● **Requirements**
Retype the material word for word.

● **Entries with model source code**

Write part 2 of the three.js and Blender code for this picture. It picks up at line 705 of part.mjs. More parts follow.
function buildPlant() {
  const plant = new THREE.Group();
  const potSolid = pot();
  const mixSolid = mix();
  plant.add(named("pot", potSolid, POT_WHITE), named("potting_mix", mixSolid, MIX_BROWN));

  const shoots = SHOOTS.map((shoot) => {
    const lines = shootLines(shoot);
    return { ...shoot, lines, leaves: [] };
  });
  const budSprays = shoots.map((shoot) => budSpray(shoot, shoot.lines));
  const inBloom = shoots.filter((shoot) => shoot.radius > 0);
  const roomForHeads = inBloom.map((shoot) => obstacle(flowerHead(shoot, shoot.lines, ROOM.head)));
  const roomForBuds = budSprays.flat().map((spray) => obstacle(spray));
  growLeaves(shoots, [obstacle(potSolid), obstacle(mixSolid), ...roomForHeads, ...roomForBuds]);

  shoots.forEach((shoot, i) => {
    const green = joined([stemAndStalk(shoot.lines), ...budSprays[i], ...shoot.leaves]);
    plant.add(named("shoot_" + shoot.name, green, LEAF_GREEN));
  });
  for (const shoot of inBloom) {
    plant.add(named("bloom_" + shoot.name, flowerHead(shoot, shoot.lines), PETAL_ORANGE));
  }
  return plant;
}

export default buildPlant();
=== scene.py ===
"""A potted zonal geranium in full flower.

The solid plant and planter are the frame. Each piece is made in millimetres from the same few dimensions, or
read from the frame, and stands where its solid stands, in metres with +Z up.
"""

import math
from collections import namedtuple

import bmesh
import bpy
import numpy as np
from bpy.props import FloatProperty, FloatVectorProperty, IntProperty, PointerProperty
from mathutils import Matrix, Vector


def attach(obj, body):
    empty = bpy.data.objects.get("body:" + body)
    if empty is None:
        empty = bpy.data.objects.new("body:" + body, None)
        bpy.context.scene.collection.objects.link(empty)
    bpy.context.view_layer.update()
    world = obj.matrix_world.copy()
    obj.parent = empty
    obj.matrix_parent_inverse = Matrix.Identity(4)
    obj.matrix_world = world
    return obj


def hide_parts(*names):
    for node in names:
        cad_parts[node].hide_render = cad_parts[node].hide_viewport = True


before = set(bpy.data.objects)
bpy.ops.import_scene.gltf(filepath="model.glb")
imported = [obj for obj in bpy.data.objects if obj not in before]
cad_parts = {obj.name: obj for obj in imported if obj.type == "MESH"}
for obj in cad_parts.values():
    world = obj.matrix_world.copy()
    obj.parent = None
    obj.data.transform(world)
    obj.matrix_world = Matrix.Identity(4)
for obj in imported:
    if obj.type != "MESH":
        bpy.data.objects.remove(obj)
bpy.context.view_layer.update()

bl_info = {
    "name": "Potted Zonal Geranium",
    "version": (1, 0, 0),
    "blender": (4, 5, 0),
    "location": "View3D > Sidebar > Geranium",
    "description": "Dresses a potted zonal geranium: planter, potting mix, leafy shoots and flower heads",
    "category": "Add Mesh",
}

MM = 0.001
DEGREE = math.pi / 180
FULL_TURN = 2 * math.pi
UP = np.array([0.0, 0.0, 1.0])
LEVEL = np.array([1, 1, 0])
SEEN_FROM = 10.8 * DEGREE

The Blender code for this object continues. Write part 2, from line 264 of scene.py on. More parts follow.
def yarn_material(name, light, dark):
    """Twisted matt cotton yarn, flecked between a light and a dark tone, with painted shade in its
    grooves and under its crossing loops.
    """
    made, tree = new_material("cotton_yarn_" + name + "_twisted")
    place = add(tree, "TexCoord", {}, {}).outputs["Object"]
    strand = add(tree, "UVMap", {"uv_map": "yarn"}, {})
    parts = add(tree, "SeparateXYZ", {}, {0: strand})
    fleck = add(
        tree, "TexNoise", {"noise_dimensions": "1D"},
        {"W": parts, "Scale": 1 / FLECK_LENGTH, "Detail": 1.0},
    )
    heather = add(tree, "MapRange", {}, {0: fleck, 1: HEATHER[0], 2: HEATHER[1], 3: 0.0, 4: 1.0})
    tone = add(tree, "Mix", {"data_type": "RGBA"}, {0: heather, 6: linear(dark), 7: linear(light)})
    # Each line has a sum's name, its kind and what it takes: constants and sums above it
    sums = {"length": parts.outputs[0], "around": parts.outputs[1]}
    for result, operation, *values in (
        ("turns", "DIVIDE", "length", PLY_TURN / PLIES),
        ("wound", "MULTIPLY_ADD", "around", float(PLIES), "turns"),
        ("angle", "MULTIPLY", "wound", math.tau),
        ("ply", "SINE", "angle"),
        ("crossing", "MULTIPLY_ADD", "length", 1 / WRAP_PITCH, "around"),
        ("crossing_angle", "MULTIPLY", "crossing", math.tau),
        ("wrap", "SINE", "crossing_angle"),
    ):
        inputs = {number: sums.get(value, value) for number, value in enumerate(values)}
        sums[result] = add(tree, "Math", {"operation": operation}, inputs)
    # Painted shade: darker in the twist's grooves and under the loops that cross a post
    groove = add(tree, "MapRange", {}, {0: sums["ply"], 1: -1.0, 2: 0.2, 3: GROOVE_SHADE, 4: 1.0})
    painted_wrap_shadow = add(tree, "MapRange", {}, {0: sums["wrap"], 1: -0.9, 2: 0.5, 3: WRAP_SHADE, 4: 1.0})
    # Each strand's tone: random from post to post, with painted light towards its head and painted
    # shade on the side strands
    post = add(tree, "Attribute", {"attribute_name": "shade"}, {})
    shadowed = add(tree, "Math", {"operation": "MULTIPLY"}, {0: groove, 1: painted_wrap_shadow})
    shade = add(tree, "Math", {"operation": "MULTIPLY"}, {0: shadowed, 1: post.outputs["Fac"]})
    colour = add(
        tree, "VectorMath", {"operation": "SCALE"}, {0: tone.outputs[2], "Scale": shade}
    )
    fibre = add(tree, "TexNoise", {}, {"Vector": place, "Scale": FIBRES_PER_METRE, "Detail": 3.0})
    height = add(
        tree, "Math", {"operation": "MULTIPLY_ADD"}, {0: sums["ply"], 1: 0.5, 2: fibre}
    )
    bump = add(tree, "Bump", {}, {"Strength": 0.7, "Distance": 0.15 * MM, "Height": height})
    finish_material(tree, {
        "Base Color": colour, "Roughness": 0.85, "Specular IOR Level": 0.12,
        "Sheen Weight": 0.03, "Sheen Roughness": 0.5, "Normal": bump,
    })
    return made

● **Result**
Write part 2 of the three.js and Blender code for this picture. It picks up at line 705 of part.mjs. More parts follow.
function buildPlant() {
  const plant = new THREE.Group();
  const potSolid = pot();
  const mixSolid = mix();
  plant.add(named("pot", potSolid, POT_WHITE), named("potting_mix", mixSolid, MIX_BROWN));

  const shoots = SHOOTS.map((shoot) => {
    const lines = shootLines(shoot);
    return { ...shoot, lines, leaves: [] };
  });
  const budSprays = shoots.map((shoot) => budSpray(shoot, shoot.lines));
  const inBloom = shoots.filter((shoot) => shoot.radius > 0);
  const roomForHeads = inBloom.map((shoot) => obstacle(flowerHead(shoot, shoot.lines, ROOM.head)));
  const roomForBuds = budSprays.flat().map((spray) => obstacle(spray));
  growLeaves(shoots, [obstacle(potSolid), obstacle(mixSolid), ...roomForHeads, ...roomForBuds]);

  shoots.forEach((shoot, i) => {
    const green = joined([stemAndStalk(shoot.lines), ...budSprays[i], ...shoot.leaves]);
    plant.add(named("shoot_" + shoot.name, green, LEAF_GREEN));
  });
  for (const shoot of inBloom) {
    plant.add(named("bloom_" + shoot.name, flowerHead(shoot, shoot.lines), PETAL_ORANGE));
  }
  return plant;
}

export default buildPlant();
=== scene.py ===
"""A potted zonal geranium in full flower.

The solid plant and planter are the frame. Each piece is made in millimetres from the same few dimensions, or
read from the frame, and stands where its solid stands, in metres with +Z up.
"""

import math
from collections import namedtuple

import bmesh
import bpy
import numpy as np
from bpy.props import FloatProperty, FloatVectorProperty, IntProperty, PointerProperty
from mathutils import Matrix, Vector


def attach(obj, body):
    empty = bpy.data.objects.get("body:" + body)
    if empty is None:
        empty = bpy.data.objects.new("body:" + body, None)
        bpy.context.scene.collection.objects.link(empty)
    bpy.context.view_layer.update()
    world = obj.matrix_world.copy()
    obj.parent = empty
    obj.matrix_parent_inverse = Matrix.Identity(4)
    obj.matrix_world = world
    return obj


def hide_parts(*names):
    for node in names:
        cad_parts[node].hide_render = cad_parts[node].hide_viewport = True


before = set(bpy.data.objects)
bpy.ops.import_scene.gltf(filepath="model.glb")
imported = [obj for obj in bpy.data.objects if obj not in before]
cad_parts = {obj.name: obj for obj in imported if obj.type == "MESH"}
for obj in cad_parts.values():
    world = obj.matrix_world.copy()
    obj.parent = None
    obj.data.transform(world)
    obj.matrix_world = Matrix.Identity(4)
for obj in imported:
    if obj.type != "MESH":
        bpy.data.objects.remove(obj)
bpy.context.view_layer.update()

bl_info = {
    "name": "Potted Zonal Geranium",
    "version": (1, 0, 0),
    "blender": (4, 5, 0),
    "location": "View3D > Sidebar > Geranium",
    "description": "Dresses a potted zonal geranium: planter, potting mix, leafy shoots and flower heads",
    "category": "Add Mesh",
}

MM = 0.001
DEGREE = math.pi / 180
FULL_TURN = 2 * math.pi
UP = np.array([0.0, 0.0, 1.0])
LEVEL = np.array([1, 1, 0])
SEEN_FROM = 10.8 * DEGREE

The Blender code for this object continues. Write part 2, from line 264 of scene.py on. More parts follow.
def yarn_material(name, light, dark):
    """Twisted matt cotton yarn, flecked between a light and a dark tone, with painted shade in its
    grooves and under its crossing loops.
    """
    made, tree = new_material("cotton_yarn_" + name + "_twisted")
    place = add(tree, "TexCoord", {}, {}).outputs["Object"]
    strand = add(tree, "UVMap", {"uv_map": "yarn"}, {})
    parts = add(tree, "SeparateXYZ", {}, {0: strand})
    fleck = add(
        tree, "TexNoise", {"noise_dimensions": "1D"},
        {"W": parts, "Scale": 1 / FLECK_LENGTH, "Detail": 1.0},
    )
    heather = add(tree, "MapRange", {}, {0: fleck, 1: HEATHER[0], 2: HEATHER[1], 3: 0.0, 4: 1.0})
    tone = add(tree, "Mix", {"data_type": "RGBA"}, {0: heather, 6: linear(dark), 7: linear(light)})
    # Each line has a sum's name, its kind and what it takes: constants and sums above it
    sums = {"length": parts.outputs[0], "around": parts.outputs[1]}
    for result, operation, *values in (
        ("turns", "DIVIDE", "length", PLY_TURN / PLIES),
        ("wound", "MULTIPLY_ADD", "around", float(PLIES), "turns"),
        ("angle", "MULTIPLY", "wound", math.tau),
        ("ply", "SINE", "angle"),
        ("crossing", "MULTIPLY_ADD", "length", 1 / WRAP_PITCH, "around"),
        ("crossing_angle", "MULTIPLY", "crossing", math.tau),
        ("wrap", "SINE", "crossing_angle"),
    ):
        inputs = {number: sums.get(value, value) for number, value in enumerate(values)}
        sums[result] = add(tree, "Math", {"operation": operation}, inputs)
    # Painted shade: darker in the twist's grooves and under the loops that cross a post
    groove = add(tree, "MapRange", {}, {0: sums["ply"], 1: -1.0, 2: 0.2, 3: GROOVE_SHADE, 4: 1.0})
    painted_wrap_shadow = add(tree, "MapRange", {}, {0: sums["wrap"], 1: -0.9, 2: 0.5, 3: WRAP_SHADE, 4: 1.0})
    # Each strand's tone: random from post to post, with painted light towards its head and painted
    # shade on the side strands
    post = add(tree, "Attribute", {"attribute_name": "shade"}, {})
    shadowed = add(tree, "Math", {"operation": "MULTIPLY"}, {0: groove, 1: painted_wrap_shadow})
    shade = add(tree, "Math", {"operation": "MULTIPLY"}, {0: shadowed, 1: post.outputs["Fac"]})
    colour = add(
        tree, "VectorMath", {"operation": "SCALE"}, {0: tone.outputs[2], "Scale": shade}
    )
    fibre = add(tree, "TexNoise", {}, {"Vector": place, "Scale": FIBRES_PER_METRE, "Detail": 3.0})
    height = add(
        tree, "Math", {"operation": "MULTIPLY_ADD"}, {0: sums["ply"], 1: 0.5, 2: fibre}
    )
    bump = add(tree, "Bump", {}, {"Strength": 0.7, "Distance": 0.15 * MM, "Height": height})
    finish_material(tree, {
        "Base Color": colour, "Roughness": 0.85, "Specular IOR Level": 0.12,
        "Sheen Weight": 0.03, "Sheen Roughness": 0.5, "Normal": bump,
    })
    return made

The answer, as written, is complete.